This experimental device and the connecting-rod model are used to determine the load diagram, measure
the oil film pressure, oil film thickness, oil film temperature. In this study, a visualization system of stress
state in the connecting-rod big end is built that stress of connecting-rod is one of the characteristics when we
study the connecting-rod big end bearing. The stress state of the connecting-rod is visualized by the
transmission photoelasticimetry. This method allows the visualization of the isochrones fringes, which are
lines of equal difference regarding the main stress in the connecting-rod. The visualization system consists
of a polarizer, two quarter ware blades, and an analyzer. The stress contour’s images of the connecting-rod
at different angles of the crankshaft are realized by a CCD camera. The stress state in the connecting-rod is
compatible with the load applied.
Keywords: Connecting-rod, bearing, stress, photoelasticimetry, isochrones fringe
1. Introduction*
The lubrication of connecting-rod big end
bearing is an important problem for the operation of
engines. Several parameters have large influences on
the behavior of the oil film and the solids [1-6]. A
special device was built to study the lubrication of the
connecting-rod bearing. The load applied to the
connecting-rod and the pressure in the lubricant oil
film change the stress in the connecting-rod during
the operating cycle. This problem is one of the
characteristics we need to consider when studying the
connecting-rod big end bearing. In this study, we
propose a visualization solution of the stress state in
the experimental device.
The connecting-rod big end model in the
experimental device is made of photoelastic material
that is subjected to the load simulation corresponding
to the engine's operating cycle. A method to visualize
the stress state of connecting rod big end is based on
some classical principles of physics. The
photoelasticimetry is an experimental method
allowing to visualize the constraints existing inside a
solid thanks to its photoelasticity. It is a mainly optic
method based on the birefringence on materials
subjected to stresses.
* Corresponding author: Tel.: (+84) 978263926
Email: hai.tranthithanh@hust.edu.vn
2. Theory of photoelasticity
Many transparent noncrystalline materials that
are optically isotropic when free of stress become
optically anisotropic and display characteristics
similar to crystals when they are stressed. This
behavior is known as temporary double refraction, an
effect that an isotropic material can become
birefringent (anisotropic), when placed under stress.
The optical axis is in the direction of the stress and
induced birefringence is proportional to the stress.

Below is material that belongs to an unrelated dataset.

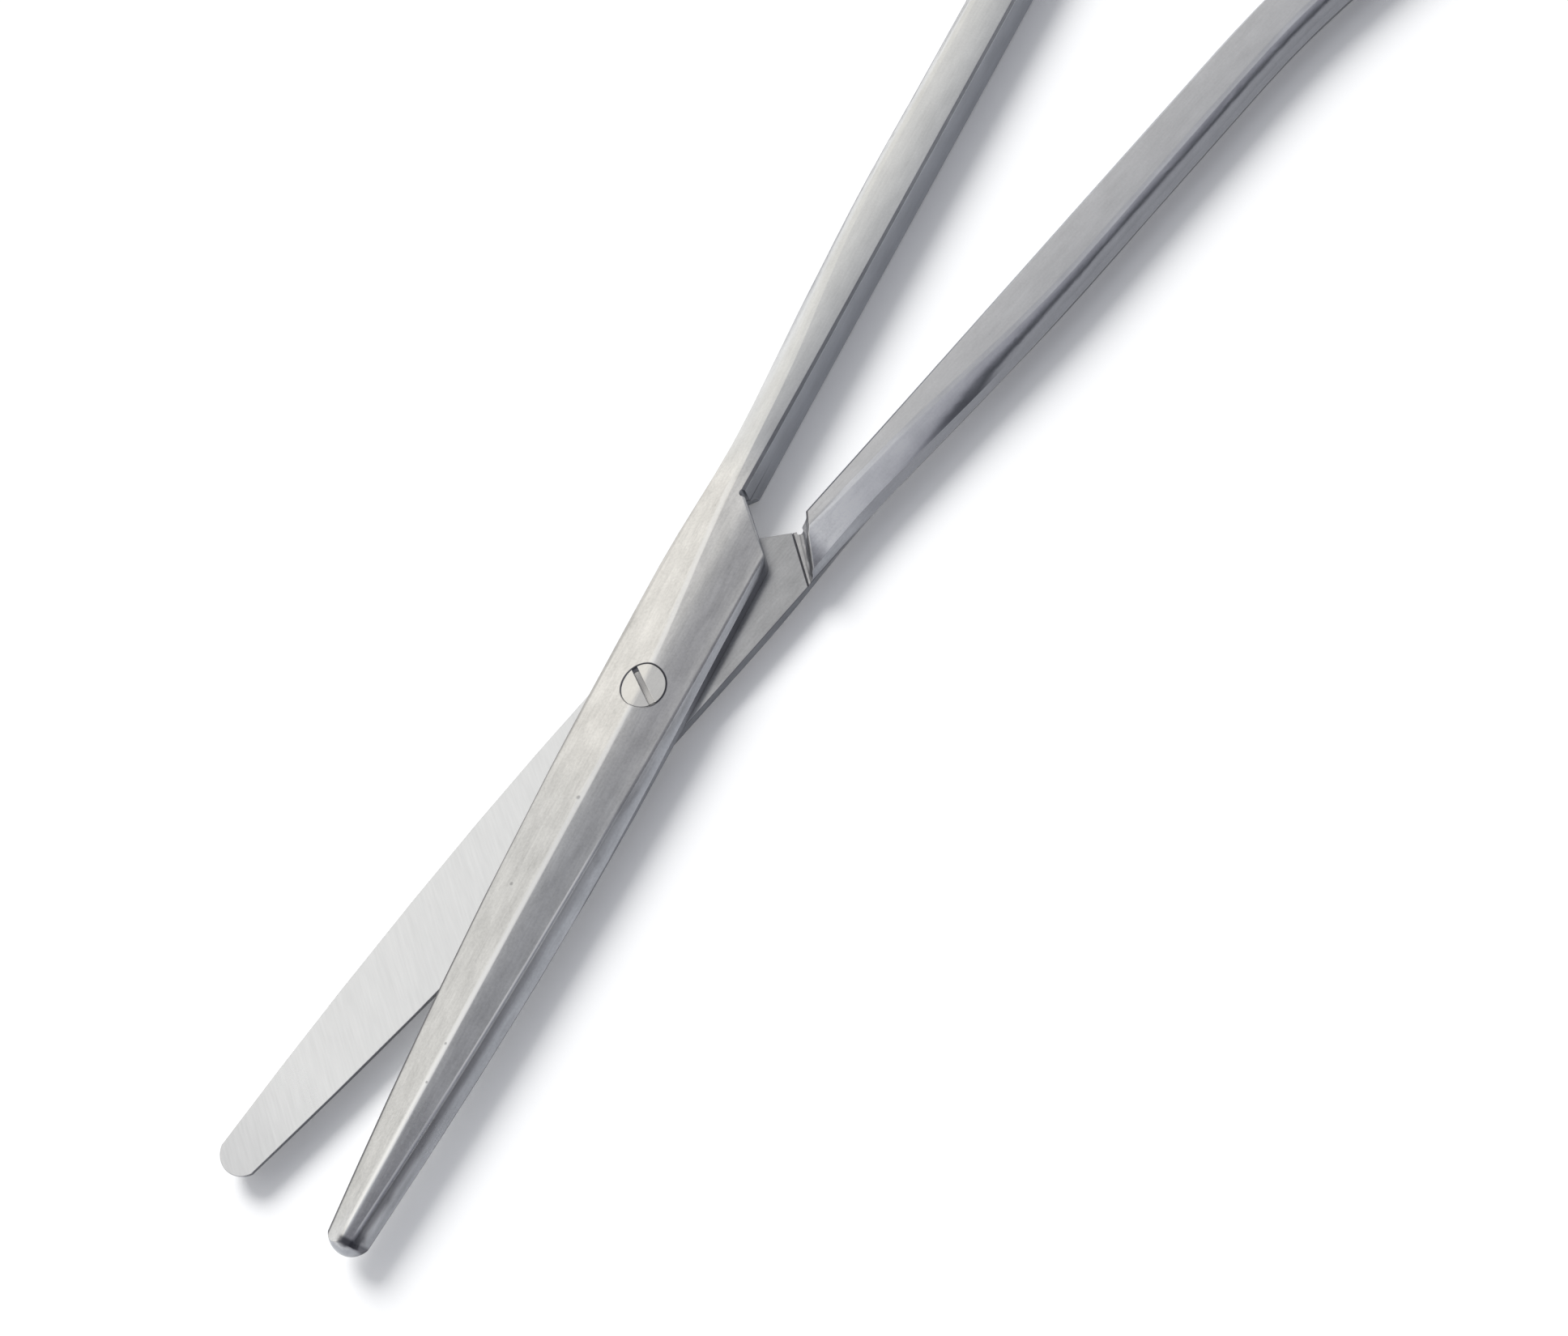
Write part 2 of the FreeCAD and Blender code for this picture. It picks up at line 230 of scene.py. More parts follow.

The method utilizes a birefringent model of the actual
structure to view the stress contours due to external
loading or residual birefringence. When white light is
used for illumination, a colorful fringe pattern reveals
the stress/strain distribution in the part. By utilizing a
monochromatic light source as illumination, it
enables a better definition of fringes especially in
areas with dense fringes as at stress concentration
points [7-8].
2.1. Different process of photoelasticimetry
To measure the stresses, several methods are
used:
1. A planar reproduction of the studied shape
can be made, cut out of a photoelastic material. This
model is observed by transparency and placed
between two polarizing filters (Fig.1), while forces
are applied to it.
Journal of Science & Technology 146 (2020) 037-042
38
Fig. 1. Transmission photoelasticimetry
2. It is also possible to cover a real structure
with a thin layer of photoelastic product. The
structure is not transparent, in general, the surface is
made reflective using a paint or an adhesive loaded
with metal powder. Light passes through the
photoelastic coating, is reflected and passes through
the coating a second time (Fig.2). The polarizing
filters are placed side by side.
The theories of photoelasticity are identical,
whether they are instruments by transparency or by
reflection. Simply, it should be noted that, by
reflection, the thickness of the coating counts 2 times.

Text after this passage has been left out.